Detalhe: foram comercializados cerca de 15 milhões de discos, num total de 27 lançamentos diferentes de fim de ano.

Façam as contas: o total é de arrepiar.

O fiasco do XCP da Sony acabou gerando um verdadeiro tsunami nas contas da empresa, que ainda teve que fabricar e redistribuir para efeito de reposição novas edições dos 27 lançamentos de fim de ano em questão, agora sem o XCP, para assim acalmar a fúria jurídica dos consumidores inconformados.

Além disso, artistas como Bob Dylan, Neil Diamond e Trey Anastasio ficaram muito incomodados com o resíduo negativo que esse episódio desagradável possa ter trazido a suas carreiras, e não conseguem esconder sua irritação com a Sony em recentes declarações para a imprensa.

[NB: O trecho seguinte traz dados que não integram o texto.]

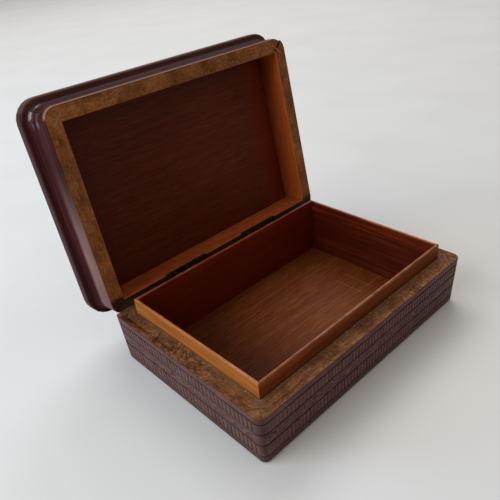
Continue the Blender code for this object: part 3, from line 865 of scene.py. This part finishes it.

E, como se isso não bastasse, as Companhias Fonográficas concorrentes estão calculando que essa burrada mercadológica da Sony possa ter sido o tiro de misericórdia na imagem pública do CD Áudio, na medida em que desencadeou uma desconfiança em muitos usuários de computadores e players de MP3, que até então não tinham absolutamente nada contra o CD industrializado -- mas agora o estão evitando, seja ele da Sony ou não.

Daí, o que se conclui dessa fábula pós-industrial é que:

Multinacionais aparentemente poderosíssimas como a Sony Music são muito mais frágeis do que aparentam.

Uma atitude unilateral de uma empresa assim, tomada sem o devido amadurecimento, pode gerar efeitos incalculáveis, que podem atingir sem grandes dificuldades a autocanibalização pura e simples – tanto da empresa quanto do próprio negócio no qual ela está inserida.

Ou essas Multinacionais do Disco se unem de uma vez por todas em busca de uma solução comum para dar sobrevida à música comercializada em mídias físicas, ou então é melhor dar essa briga por encerrada, e entregar os pontos de uma vez por todas.

Quem sabe deixando essas ofensivas atrapalhadas e essas derrocadas vergonhosas de lado, o ocaso da Indústria Fonográfica consiga ser menos vergonhoso do que está sendo, e consiga ao menos remeter a seu passado glorioso.

Ele com certeza pode servir como referência às atividades musicais pós-industriais, que já estão aí, pedindo licença para assumir a cena.